◆ TASK TO COMPLETE:
Word for word, restate every line of the listing that follows.

---- DATASET CONTENT

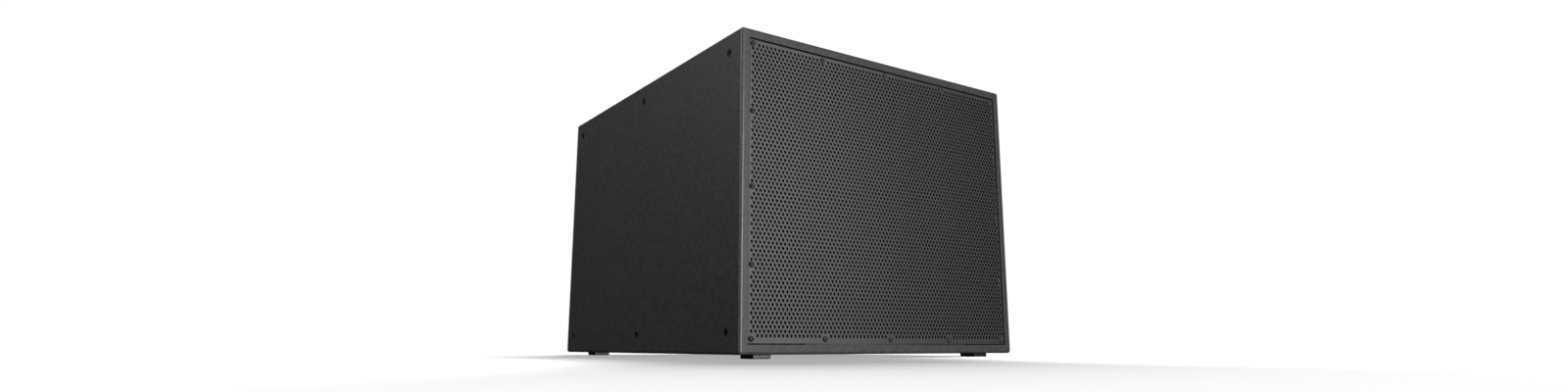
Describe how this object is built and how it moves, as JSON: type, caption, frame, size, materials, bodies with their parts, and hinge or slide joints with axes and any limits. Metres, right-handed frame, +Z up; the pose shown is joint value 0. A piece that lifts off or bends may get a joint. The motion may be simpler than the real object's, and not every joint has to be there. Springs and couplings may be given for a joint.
{
  "type": "subwoofer cabinet",
  "caption": "Passive 18-inch subwoofer in a textured black plywood box, with a full-front perforated steel grille, threaded suspension points in its sides and low feet.",
  "frame": {"origin": "on the floor under the middle of the box, at the height of the feet's undersides", "axes": "+Z up, -Y out of the grille, +X towards the right side panel as the cabinet is seen from the front"},
  "size_m": [0.6, 0.712, 0.5145],
  "materials": {
    "cabinet_paint": "plywood under textured black paint",
    "inner_plywood": "birch plywood under a thin black stain",
    "grille_paint": "satin black powder coat on perforated steel",
    "foam": "open-cell foam",
    "black_screw": "black oxide steel",
    "foot_rubber": "moulded rubber",
    "cast_aluminium": "black-coated casting",
    "cone_paper": "ribbed treated paper",
    "surround_cloth": "coated cloth",
    "spider_cloth": "resin-treated cloth",
    "coil_former": "glass-fibre former with a copper winding",
    "plated_steel": "zinc-plated steel",
    "ferrite": "sintered ferrite",
    "gasket": "foam rubber",
    "dish_paint": "black powder coat on pressed steel",
    "socket_plastic": "moulded glass-filled plastic",
    "strip_plastic": "moulded phenolic",
    "lead_jacket": "flexible jacket",
    "damping_foam": "open-cell damping foam"
  },
  "bodies": {
    "root": {"back_plate": "plated_steel", "baffle": "inner_plywood", "basket": "cast_aluminium", "basket_gasket": "gasket", "bottom_panel": "cabinet_paint", "driver_lead": "lead_jacket", "foot_front_left": "foot_rubber", "foot_front_right": "foot_rubber", "foot_rear_left": "foot_rubber", "foot_rear_right": "foot_rubber", "front_plate": "plated_steel", "grille": "grille_paint", "grille_batten_frame": "inner_plywood", "grille_foam": "foam", "grille_screw_01": "black_screw", "grille_screw_02": "black_screw", "grille_screw_03": "black_screw", "grille_screw_04": "black_screw", "grille_screw_05": "black_screw", "grille_screw_06": "black_screw", "grille_screw_07": "black_screw", "grille_screw_08": "black_screw", "grille_screw_09": "black_screw", "grille_screw_10": "black_screw", "grille_screw_11": "black_screw", "grille_screw_12": "black_screw", "grille_screw_13": "black_screw", "grille_screw_14": "black_screw", "grille_screw_15": "black_screw", "grille_screw_16": "black_screw", "input_dish": "dish_paint", "left_plug_1": "black_screw", "left_plug_2": "black_screw", "left_plug_3": "black_screw", "left_plug_4": "black_screw", "left_plug_5": "black_screw", "left_plug_6": "black_screw", "left_port_board": "inner_plywood", "left_side_panel": "cabinet_paint", "magnet": "ferrite", "rear_damping_foam": "damping_foam", "rear_panel": "cabinet_paint", "right_plug_1": "black_screw", "right_plug_2": "black_screw", "right_plug_3": "black_screw", "right_plug_4": "black_screw", "right_plug_5": "black_screw", "right_plug_6": "black_screw", "right_port_board": "inner_plywood", "right_side_panel": "cabinet_paint", "socket_left": "socket_plastic", "socket_right": "socket_plastic", "terminal_strip": "strip_plastic", "top_panel": "cabinet_paint", "window_brace": "inner_plywood"},
    "cone_assembly": {"cone": "cone_paper", "dust_cap": "cone_paper", "voice_coil": "coil_former", "surround": "surround_cloth", "spider": "spider_cloth"}
  },
  "joints": [
    {"name": "cone_stroke", "type": "slide", "parent": "root", "child": "cone_assembly", "axis": [0, -1, 0], "range_m": [-0.012, 0.012], "stiffness_N_per_m": 8000, "deforming": ["surround", "spider"]}
  ]
}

--------

◆ FINISHED EXERCISE:
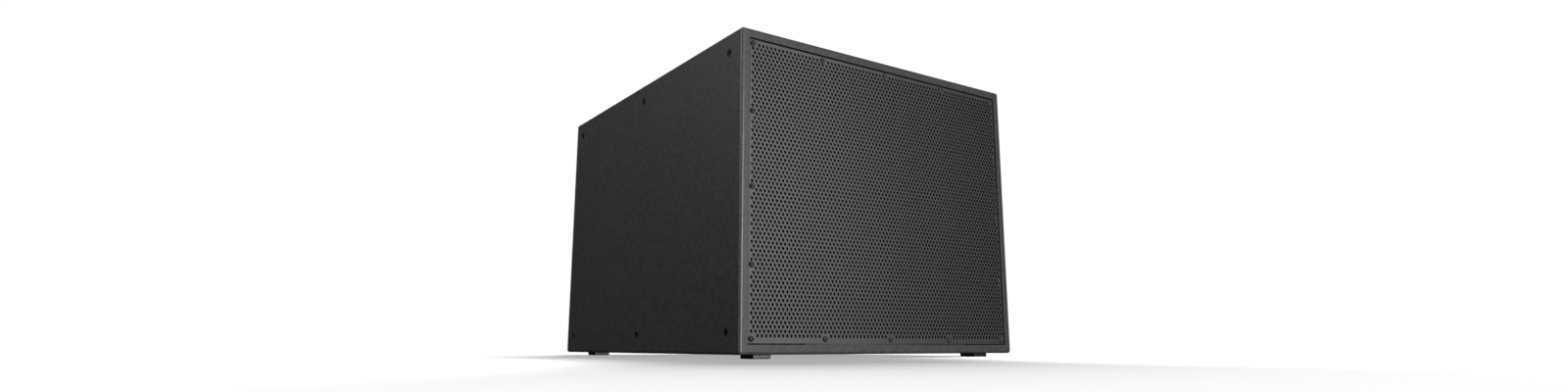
Describe how this object is built and how it moves, as JSON: type, caption, frame, size, materials, bodies with their parts, and hinge or slide joints with axes and any limits. Metres, right-handed frame, +Z up; the pose shown is joint value 0. A piece that lifts off or bends may get a joint. The motion may be simpler than the real object's, and not every joint has to be there. Springs and couplings may be given for a joint.
{
  "type": "subwoofer cabinet",
  "caption": "Passive 18-inch subwoofer in a textured black plywood box, with a full-front perforated steel grille, threaded suspension points in its sides and low feet.",
  "frame": {"origin": "on the floor under the middle of the box, at the height of the feet's undersides", "axes": "+Z up, -Y out of the grille, +X towards the right side panel as the cabinet is seen from the front"},
  "size_m": [0.6, 0.712, 0.5145],
  "materials": {
    "cabinet_paint": "plywood under textured black paint",
    "inner_plywood": "birch plywood under a thin black stain",
    "grille_paint": "satin black powder coat on perforated steel",
    "foam": "open-cell foam",
    "black_screw": "black oxide steel",
    "foot_rubber": "moulded rubber",
    "cast_aluminium": "black-coated casting",
    "cone_paper": "ribbed treated paper",
    "surround_cloth": "coated cloth",
    "spider_cloth": "resin-treated cloth",
    "coil_former": "glass-fibre former with a copper winding",
    "plated_steel": "zinc-plated steel",
    "ferrite": "sintered ferrite",
    "gasket": "foam rubber",
    "dish_paint": "black powder coat on pressed steel",
    "socket_plastic": "moulded glass-filled plastic",
    "strip_plastic": "moulded phenolic",
    "lead_jacket": "flexible jacket",
    "damping_foam": "open-cell damping foam"
  },
  "bodies": {
    "root": {"back_plate": "plated_steel", "baffle": "inner_plywood", "basket": "cast_aluminium", "basket_gasket": "gasket", "bottom_panel": "cabinet_paint", "driver_lead": "lead_jacket", "foot_front_left": "foot_rubber", "foot_front_right": "foot_rubber", "foot_rear_left": "foot_rubber", "foot_rear_right": "foot_rubber", "front_plate": "plated_steel", "grille": "grille_paint", "grille_batten_frame": "inner_plywood", "grille_foam": "foam", "grille_screw_01": "black_screw", "grille_screw_02": "black_screw", "grille_screw_03": "black_screw", "grille_screw_04": "black_screw", "grille_screw_05": "black_screw", "grille_screw_06": "black_screw", "grille_screw_07": "black_screw", "grille_screw_08": "black_screw", "grille_screw_09": "black_screw", "grille_screw_10": "black_screw", "grille_screw_11": "black_screw", "grille_screw_12": "black_screw", "grille_screw_13": "black_screw", "grille_screw_14": "black_screw", "grille_screw_15": "black_screw", "grille_screw_16": "black_screw", "input_dish": "dish_paint", "left_plug_1": "black_screw", "left_plug_2": "black_screw", "left_plug_3": "black_screw", "left_plug_4": "black_screw", "left_plug_5": "black_screw", "left_plug_6": "black_screw", "left_port_board": "inner_plywood", "left_side_panel": "cabinet_paint", "magnet": "ferrite", "rear_damping_foam": "damping_foam", "rear_panel": "cabinet_paint", "right_plug_1": "black_screw", "right_plug_2": "black_screw", "right_plug_3": "black_screw", "right_plug_4": "black_screw", "right_plug_5": "black_screw", "right_plug_6": "black_screw", "right_port_board": "inner_plywood", "right_side_panel": "cabinet_paint", "socket_left": "socket_plastic", "socket_right": "socket_plastic", "terminal_strip": "strip_plastic", "top_panel": "cabinet_paint", "window_brace": "inner_plywood"},
    "cone_assembly": {"cone": "cone_paper", "dust_cap": "cone_paper", "voice_coil": "coil_former", "surround": "surround_cloth", "spider": "spider_cloth"}
  },
  "joints": [
    {"name": "cone_stroke", "type": "slide", "parent": "root", "child": "cone_assembly", "axis": [0, -1, 0], "range_m": [-0.012, 0.012], "stiffness_N_per_m": 8000, "deforming": ["surround", "spider"]}
  ]
}